=== Stated task ===
Restate the records below word for word.

=== Data ===
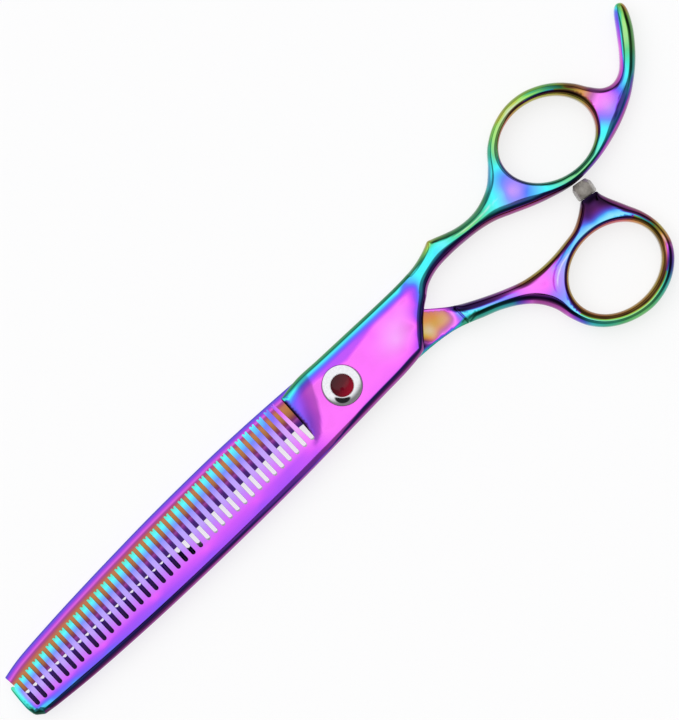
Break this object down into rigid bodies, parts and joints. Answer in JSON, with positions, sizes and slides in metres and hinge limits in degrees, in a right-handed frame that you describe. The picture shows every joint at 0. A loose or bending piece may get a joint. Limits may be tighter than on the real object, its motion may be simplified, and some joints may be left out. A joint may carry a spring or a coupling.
{
  "type": "thinning shears",
  "caption": "Hairdressing thinning shears with one toothed blade, one straight blade, a finger ring with a tang, a thumb ring with a bumper, and a jewelled pivot screw.",
  "frame": {"origin": "on the pivot axis, at the end face of the pivot screw's stud, in the plane that the closed shears lie on", "axes": "+X from the pivot to the handles, +Y towards the finger ring's side, +Z towards the toothed half's outer face and the jewel"},
  "size_m": [0.1962, 0.0529, 0.0077],
  "materials": {
    "rainbow_steel": "polished stainless steel with a rainbow interference coating, running from cyan through violet and magenta to gold",
    "polished_screw": "mirror chrome",
    "red_jewel": "faceted dark red jewel",
    "dark_nylon": "smooth dark nylon",
    "white_nylon": "smooth natural nylon",
    "spring_steel": "rolled spring steel",
    "nut_steel": "turned steel with a satin face",
    "bumper_rubber": "smooth smoky grey translucent elastomer"
  },
  "bodies": {
    "comb_half": {"comb_half": "rainbow_steel", "pivot_post": "polished_screw", "pivot_gem": "red_jewel", "head_washer": "dark_nylon", "wave_spring": "spring_steel"},
    "thumb_half": {"thumb_half": "rainbow_steel", "pivot_bushing": "white_nylon", "thrust_washer": "white_nylon", "bumper": "bumper_rubber"},
    "tension_nut": {"tension_nut": "nut_steel"}
  },
  "joints": [
    {"name": "thumb_pivot", "type": "hinge", "parent": "comb_half", "child": "thumb_half", "pos_m": [0, 0, 0.0023], "axis": [0, 0, -1], "range_deg": [0, 137]},
    {"name": "tension_nut_turn", "type": "hinge", "parent": "comb_half", "child": "tension_nut", "pos_m": [0, 0, 0.0005], "axis": [0, 0, -1], "range_deg": [-90, 90]}
  ]
}
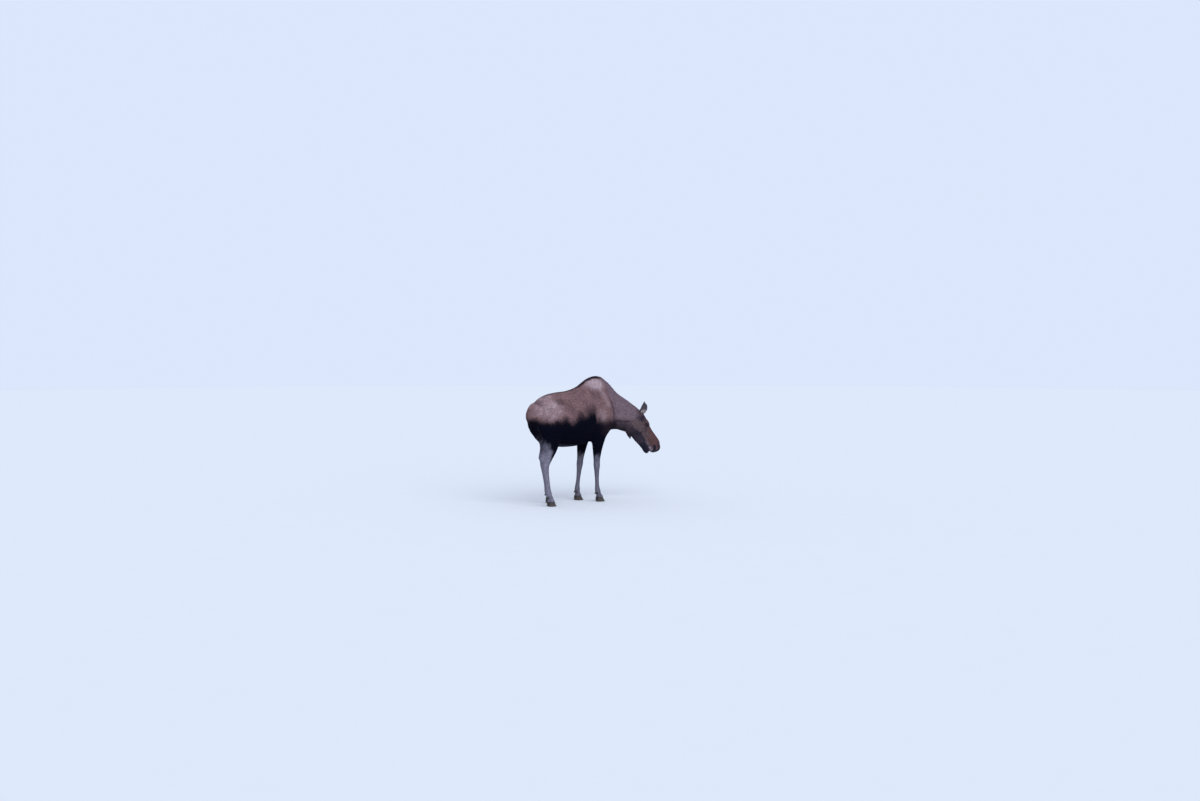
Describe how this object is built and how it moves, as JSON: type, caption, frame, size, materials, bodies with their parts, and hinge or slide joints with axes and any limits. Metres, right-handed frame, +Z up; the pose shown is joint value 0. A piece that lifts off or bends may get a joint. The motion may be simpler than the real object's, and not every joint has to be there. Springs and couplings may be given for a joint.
{
  "type": "moose",
  "caption": "Life-size still model of a cow moose in her winter coat, standing with a high shoulder hump and her long head lowered to browse.",
  "frame": {"origin": "on the floor, under the middle of the box around the whole animal", "axes": "+X from the rump toward the chest, +Y to the animal's left, +Z up"},
  "size_m": [2.1848, 0.6548, 1.7841],
  "materials": {
    "upper_coat": "matt hair",
    "neck_coat": "matt hair",
    "face_coat": "short matt hair",
    "ear_coat": "short matt hair",
    "dark_coat": "matt hair",
    "leg_coat": "short matt hair",
    "hoof": "horn, dull satin",
    "eye": "wet gloss"
  },
  "bodies": {
    "root": {"trunk": "upper_coat", "neck": "neck_coat", "tail": "neck_coat", "head": "face_coat", "bell": "neck_coat", "ear_right": "ear_coat", "ear_left": "ear_coat", "eye_right": "eye", "eye_left": "eye", "foreleg_right_upper": "dark_coat", "foreleg_right_forearm": "dark_coat", "foreleg_right_cannon": "leg_coat", "foreleg_right_hoof_right": "hoof", "foreleg_right_hoof_left": "hoof", "foreleg_right_dewclaw_right": "hoof", "foreleg_right_dewclaw_left": "hoof", "foreleg_left_upper": "dark_coat", "foreleg_left_forearm": "dark_coat", "foreleg_left_cannon": "leg_coat", "foreleg_left_hoof_right": "hoof", "foreleg_left_hoof_left": "hoof", "foreleg_left_dewclaw_right": "hoof", "foreleg_left_dewclaw_left": "hoof", "hindleg_right_thigh": "dark_coat", "hindleg_right_gaskin": "dark_coat", "hindleg_right_cannon": "leg_coat", "hindleg_right_hoof_right": "hoof", "hindleg_right_hoof_left": "hoof", "hindleg_right_dewclaw_right": "hoof", "hindleg_right_dewclaw_left": "hoof", "hindleg_left_thigh": "dark_coat", "hindleg_left_gaskin": "dark_coat", "hindleg_left_cannon": "leg_coat", "hindleg_left_hoof_right": "hoof", "hindleg_left_hoof_left": "hoof", "hindleg_left_dewclaw_right": "hoof", "hindleg_left_dewclaw_left": "hoof"}
  },
  "joints": []
}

=== Correct result ===
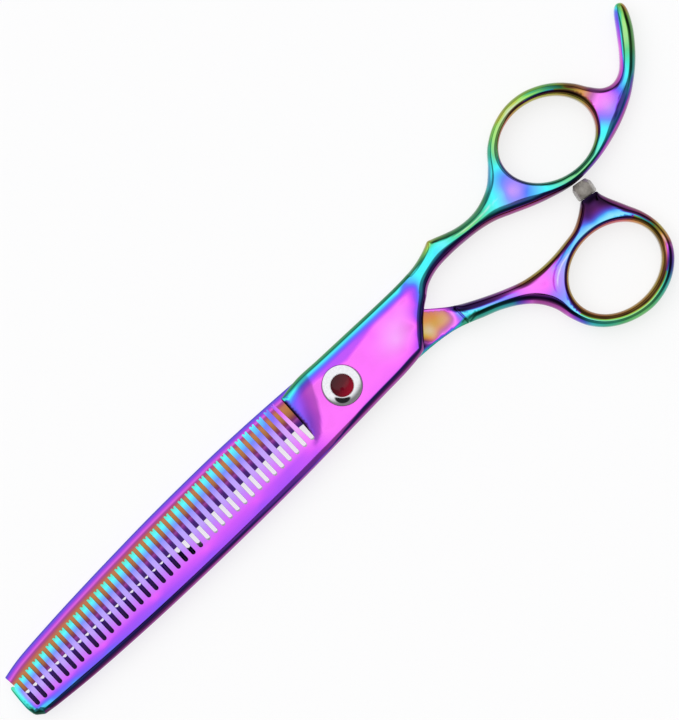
Break this object down into rigid bodies, parts and joints. Answer in JSON, with positions, sizes and slides in metres and hinge limits in degrees, in a right-handed frame that you describe. The picture shows every joint at 0. A loose or bending piece may get a joint. Limits may be tighter than on the real object, its motion may be simplified, and some joints may be left out. A joint may carry a spring or a coupling.
{
  "type": "thinning shears",
  "caption": "Hairdressing thinning shears with one toothed blade, one straight blade, a finger ring with a tang, a thumb ring with a bumper, and a jewelled pivot screw.",
  "frame": {"origin": "on the pivot axis, at the end face of the pivot screw's stud, in the plane that the closed shears lie on", "axes": "+X from the pivot to the handles, +Y towards the finger ring's side, +Z towards the toothed half's outer face and the jewel"},
  "size_m": [0.1962, 0.0529, 0.0077],
  "materials": {
    "rainbow_steel": "polished stainless steel with a rainbow interference coating, running from cyan through violet and magenta to gold",
    "polished_screw": "mirror chrome",
    "red_jewel": "faceted dark red jewel",
    "dark_nylon": "smooth dark nylon",
    "white_nylon": "smooth natural nylon",
    "spring_steel": "rolled spring steel",
    "nut_steel": "turned steel with a satin face",
    "bumper_rubber": "smooth smoky grey translucent elastomer"
  },
  "bodies": {
    "comb_half": {"comb_half": "rainbow_steel", "pivot_post": "polished_screw", "pivot_gem": "red_jewel", "head_washer": "dark_nylon", "wave_spring": "spring_steel"},
    "thumb_half": {"thumb_half": "rainbow_steel", "pivot_bushing": "white_nylon", "thrust_washer": "white_nylon", "bumper": "bumper_rubber"},
    "tension_nut": {"tension_nut": "nut_steel"}
  },
  "joints": [
    {"name": "thumb_pivot", "type": "hinge", "parent": "comb_half", "child": "thumb_half", "pos_m": [0, 0, 0.0023], "axis": [0, 0, -1], "range_deg": [0, 137]},
    {"name": "tension_nut_turn", "type": "hinge", "parent": "comb_half", "child": "tension_nut", "pos_m": [0, 0, 0.0005], "axis": [0, 0, -1], "range_deg": [-90, 90]}
  ]
}
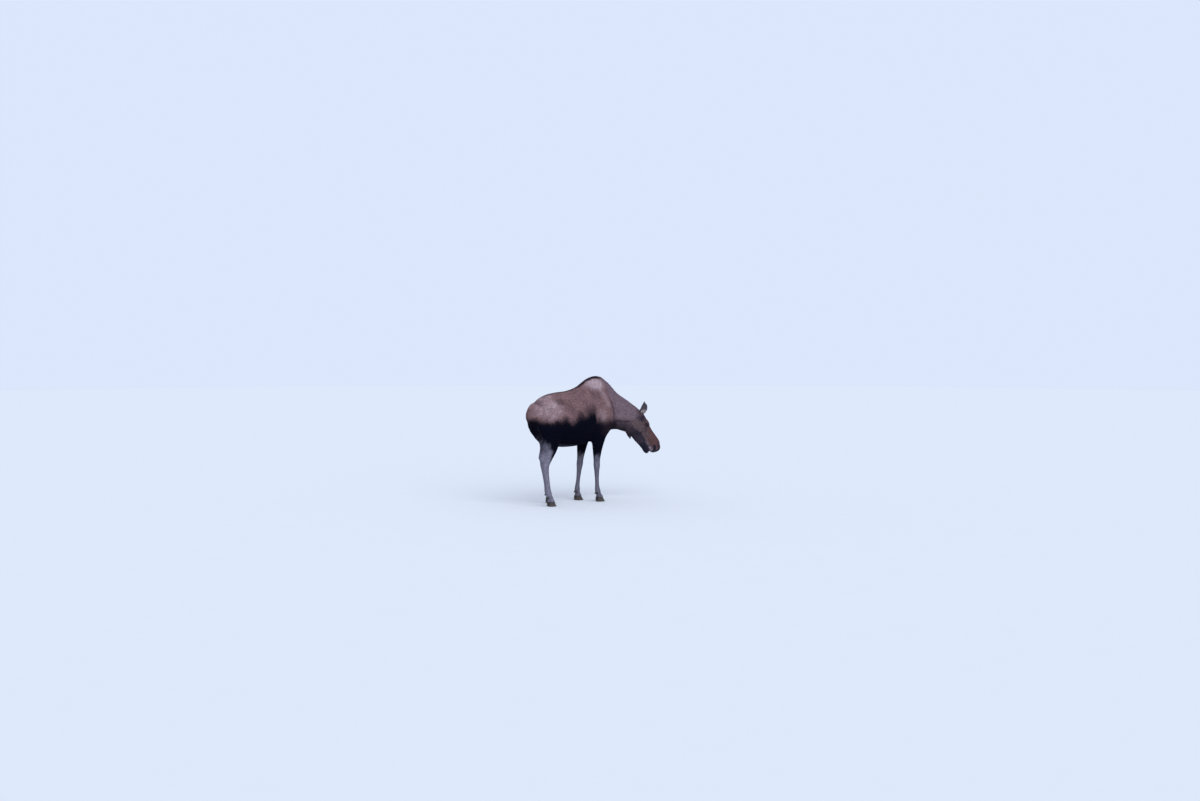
Describe how this object is built and how it moves, as JSON: type, caption, frame, size, materials, bodies with their parts, and hinge or slide joints with axes and any limits. Metres, right-handed frame, +Z up; the pose shown is joint value 0. A piece that lifts off or bends may get a joint. The motion may be simpler than the real object's, and not every joint has to be there. Springs and couplings may be given for a joint.
{
  "type": "moose",
  "caption": "Life-size still model of a cow moose in her winter coat, standing with a high shoulder hump and her long head lowered to browse.",
  "frame": {"origin": "on the floor, under the middle of the box around the whole animal", "axes": "+X from the rump toward the chest, +Y to the animal's left, +Z up"},
  "size_m": [2.1848, 0.6548, 1.7841],
  "materials": {
    "upper_coat": "matt hair",
    "neck_coat": "matt hair",
    "face_coat": "short matt hair",
    "ear_coat": "short matt hair",
    "dark_coat": "matt hair",
    "leg_coat": "short matt hair",
    "hoof": "horn, dull satin",
    "eye": "wet gloss"
  },
  "bodies": {
    "root": {"trunk": "upper_coat", "neck": "neck_coat", "tail": "neck_coat", "head": "face_coat", "bell": "neck_coat", "ear_right": "ear_coat", "ear_left": "ear_coat", "eye_right": "eye", "eye_left": "eye", "foreleg_right_upper": "dark_coat", "foreleg_right_forearm": "dark_coat", "foreleg_right_cannon": "leg_coat", "foreleg_right_hoof_right": "hoof", "foreleg_right_hoof_left": "hoof", "foreleg_right_dewclaw_right": "hoof", "foreleg_right_dewclaw_left": "hoof", "foreleg_left_upper": "dark_coat", "foreleg_left_forearm": "dark_coat", "foreleg_left_cannon": "leg_coat", "foreleg_left_hoof_right": "hoof", "foreleg_left_hoof_left": "hoof", "foreleg_left_dewclaw_right": "hoof", "foreleg_left_dewclaw_left": "hoof", "hindleg_right_thigh": "dark_coat", "hindleg_right_gaskin": "dark_coat", "hindleg_right_cannon": "leg_coat", "hindleg_right_hoof_right": "hoof", "hindleg_right_hoof_left": "hoof", "hindleg_right_dewclaw_right": "hoof", "hindleg_right_dewclaw_left": "hoof", "hindleg_left_thigh": "dark_coat", "hindleg_left_gaskin": "dark_coat", "hindleg_left_cannon": "leg_coat", "hindleg_left_hoof_right": "hoof", "hindleg_left_hoof_left": "hoof", "hindleg_left_dewclaw_right": "hoof", "hindleg_left_dewclaw_left": "hoof"}
  },
  "joints": []
}